Children at lower risk from COVID-19, vaccines should go to poor countries, says WHO

Children at lower risk from COVID-19, vaccines should go to poor countries, says WHO

Yusuff Moshood<

The World Health Organisation has urged countries to prioritise vaccinating adults and sharing vaccine doses with the COVAX programme to bring supplies to poorer countries rather than vaccinating children and adolescents who are at lower risk of severe COVID-19 diseases.

As reported by Reuters, the WHO made the call on Wednesday, noting that it is less urgent to vaccinate children against 

The global health agency stressed that children and adolescents usually have milder diseases compared to adults and should therefore not be prioritised.

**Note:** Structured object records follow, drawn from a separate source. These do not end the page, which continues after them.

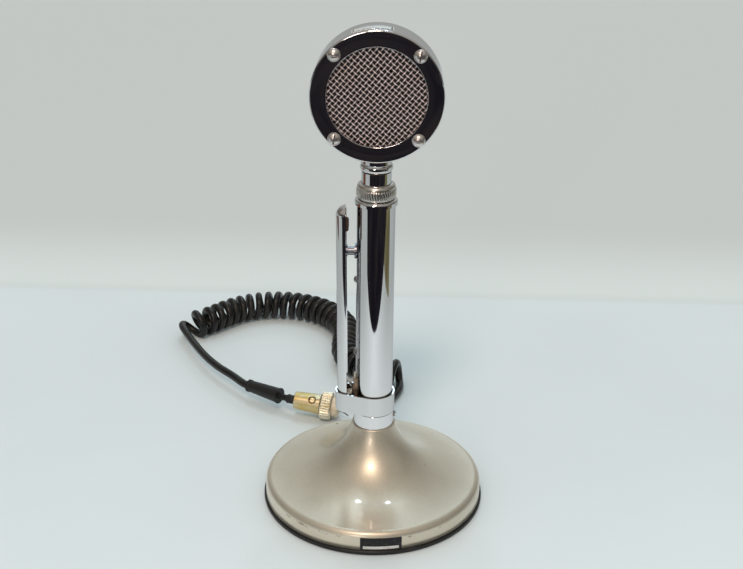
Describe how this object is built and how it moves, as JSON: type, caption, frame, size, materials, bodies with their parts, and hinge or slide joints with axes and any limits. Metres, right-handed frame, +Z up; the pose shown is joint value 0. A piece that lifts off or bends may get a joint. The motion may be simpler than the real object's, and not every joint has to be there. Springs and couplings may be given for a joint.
{
  "type": "desk microphone with crystal head",
  "caption": "Desk microphone with a round mesh-fronted crystal head on a grip-to-talk stand, a flared round base, and a curly cord with a screw-on plug.",
  "frame": {"origin": "on the table, under the axis of the stem, at the middle of the rubber foot ring", "axes": "+Z up along the stem, -Y out of the mesh front of the head, -X towards the grip bar, +Y towards the cord exit"},
  "size_m": [0.2321, 0.3302, 0.2937],
  "materials": {
    "foot_rubber": "matt black",
    "base_paint": "metallic taupe paint",
    "plain_steel": "satin",
    "aged_steel": "stained",
    "bright_chrome": "polished",
    "plain_brass": "satin",
    "plug_brass": "worn nickel over brass",
    "cream_insert": "cream",
    "brown_rubber": "dark brown",
    "brown_phenolic": "brown laminate",
    "wire_cover": "red",
    "case_aluminium": "satin",
    "crystal": "waxed crystal salt",
    "mesh_wire": "plated wire",
    "cord_rubber": "satin black"
  },
  "bodies": {
    "stand": {"base_rubber": "foot_rubber", "base_casting": "base_paint", "base_plate": "plain_steel", "base_plate_screws": "plain_steel", "stem_washer": "plain_steel", "stem_nut": "plain_steel", "cord_grommet": "foot_rubber", "cord_clamp": "plain_steel", "inner_cable": "cord_rubber", "stem_collar": "bright_chrome", "collar_set_screw": "plain_steel", "grip_tube": "bright_chrome", "hinge_bracket": "aged_steel", "bracket_screws": "plain_steel", "pivot_pin": "plain_steel", "plunger_bushing": "plain_brass", "switch_bracket": "plain_steel", "switch_screws": "plain_steel", "switch_insulators": "brown_phenolic", "rest_blade": "plain_brass", "make_blade": "plain_brass", "blade_tail": "plain_brass", "switch_clamp_plate": "plain_steel", "stack_screws": "plain_steel", "stem_wires": "wire_cover", "tube_cap": "bright_chrome", "socket_insert": "brown_phenolic", "socket_contacts": "plain_brass", "cord_lead": "cord_rubber", "cord_curls": "cord_rubber", "cord_tail": "cord_rubber", "cord_sleeve": "cord_rubber", "cord_core": "cord_rubber", "plug_barrel": "plug_brass", "plug_insert": "cream_insert"},
    "bar": {"grip_bar": "bright_chrome", "bar_bumper": "brown_rubber", "hinge_block": "aged_steel"},
    "band": {"lock_band": "bright_chrome"},
    "push_rod": {"plunger": "plain_steel"},
    "blade": {"moving_blade": "plain_brass"},
    "leaf": {"return_spring": "plain_steel"},
    "head": {"neck_sleeve": "bright_chrome", "neck_ring_nut": "plain_brass", "neck_plug": "brown_phenolic", "plug_pins": "plain_brass", "head_shell": "bright_chrome", "bezel_ring": "bright_chrome", "bezel_screws": "bright_chrome", "grille": "mesh_wire", "cartridge_gasket": "foot_rubber", "cartridge_case": "case_aluminium", "cartridge_cover": "case_aluminium", "diaphragm": "case_aluminium", "drive_pin": "plain_steel", "crystal_element": "crystal", "crystal_pads": "foot_rubber", "head_wires": "wire_cover"},
    "nut": {"coupling_nut": "bright_chrome"},
    "ring": {"plug_ring": "plug_brass"}
  },
  "joints": [
    {"name": "bar_press", "type": "hinge", "parent": "stand", "child": "bar", "pos_m": [-0.0152, 0, 0.066], "axis": [0, 1, 0], "range_deg": [0, 2], "stiffness_Nm_per_rad": 4, "springref_deg": -2.01},
    {"name": "plunger_slide", "type": "slide", "parent": "stand", "child": "push_rod", "axis": [1, 0, 0], "range_m": [0, 0.0034]},
    {"name": "blade_flex", "type": "hinge", "parent": "stand", "child": "blade", "pos_m": [-0.0064, 0, 0.12], "axis": [0, 1, 0], "range_deg": [0, 4.51]},
    {"name": "spring_flex", "type": "hinge", "parent": "stand", "child": "leaf", "pos_m": [-0.0128, 0, 0.0742], "axis": [0, 1, 0], "range_deg": [0, 3.3]},
    {"name": "band_slide", "type": "slide", "parent": "stand", "child": "band", "axis": [0, 0, 1], "range_m": [0, 0.03]},
    {"name": "head_lift", "type": "slide", "parent": "stand", "child": "head", "axis": [0, 0, 1], "range_m": [0, 0.028]},
    {"name": "nut_spin", "type": "hinge", "parent": "head", "child": "nut", "pos_m": [0, 0, 0.2], "axis": [0, 0, 1], "continuous": true},
    {"name": "ring_spin", "type": "hinge", "parent": "stand", "child": "ring", "pos_m": [-0.0579, 0.0912, 0.01195], "axis": [0.9849, -0.1525, -0.0819], "continuous": true}
  ],
  "couplings": [
    {"joint": "plunger_slide", "follows": "bar_press", "m_per_rad": 0.0973},
    {"joint": "blade_flex", "follows": "bar_press", "ratio": 2.2485},
    {"joint": "spring_flex", "follows": "bar_press", "ratio": 1.53}
  ]
}
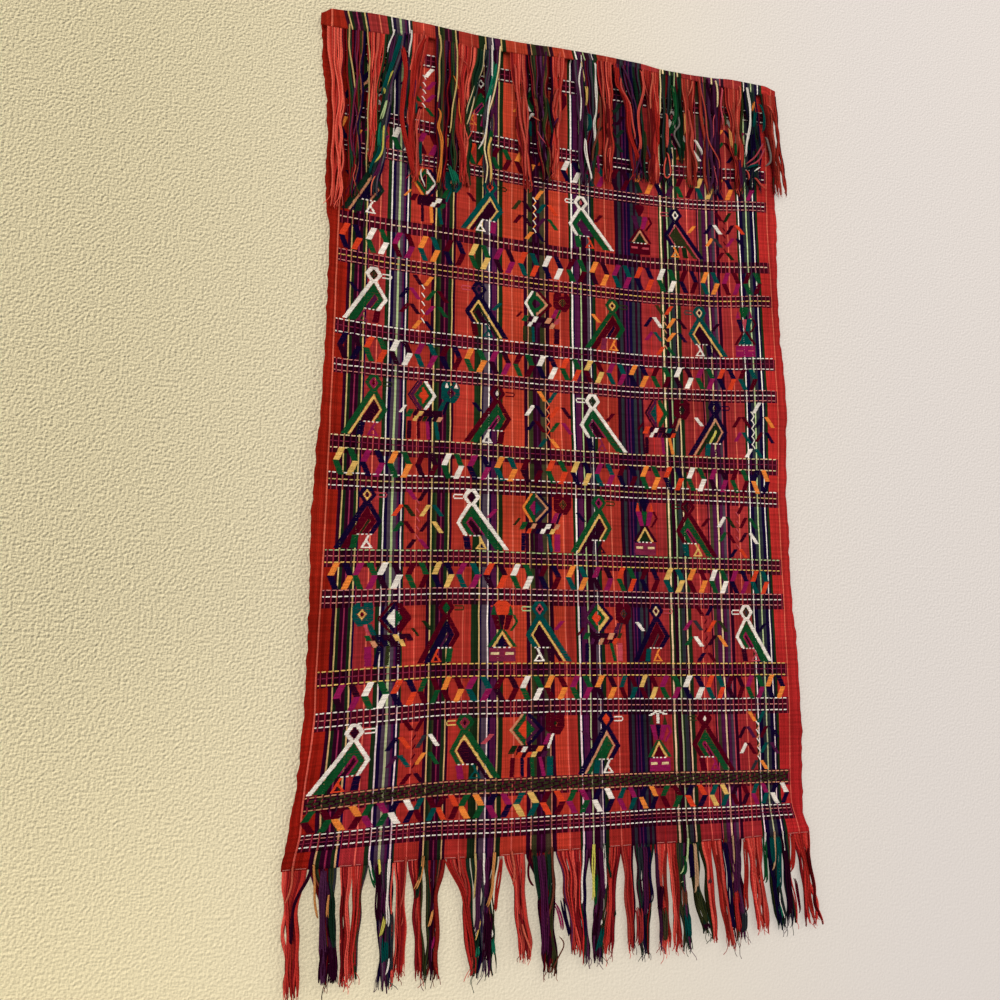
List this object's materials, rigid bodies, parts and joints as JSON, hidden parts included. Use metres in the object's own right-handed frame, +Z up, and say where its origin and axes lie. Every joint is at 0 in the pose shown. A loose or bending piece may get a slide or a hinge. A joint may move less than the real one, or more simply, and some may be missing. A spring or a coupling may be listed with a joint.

It said that while some rare cases of heart inflammation called myocarditis have been reported in younger men who received vaccines based on mRNA technoloy – Pfizer BioNtech and Moderna – but these were generally mild and responded to treatment.

It noted that while the risk had not been fully determined, it was less than the risk of myocarditis linked to SARS-CoV-2 infection.

The latest WHO’s interim guidance was issued as more regulatory agencies authorise certain vaccines for use in children, including the United States, China, European Union, India and Israel, and most recently Canada.

“As children and adolescents tend to have the milder disease compared to adults unless they are in a group at higher risk of severe COVID-19, it is less urgent to vaccinate them than older people, those with chronic health conditions and health workers,” the WHO said.

Children can experience “long COVID-19” with prolonged symptoms but this was still under investigation, it said.

WHO also added that several risk factors for severe COVID-19 in children have been reported including older age, obesity and pre-existing conditions including type 2 diabetes, asthma and heart disease.

It, however, stated that maintaining education for all school-aged children should be an important priority during the pandemic, although transmission mitigation measures might be needed in schools.

The WHO said given vaccine supply constraints, immunisation programmes should focus on protecting groups at high risk of hospitalisation and death.

“As many parts of the world face extreme vaccine shortages, countries with high coverage in at-risk populations should prioritize global sharing of COVID-19 vaccines before vaccinating children, adolescents,” it said.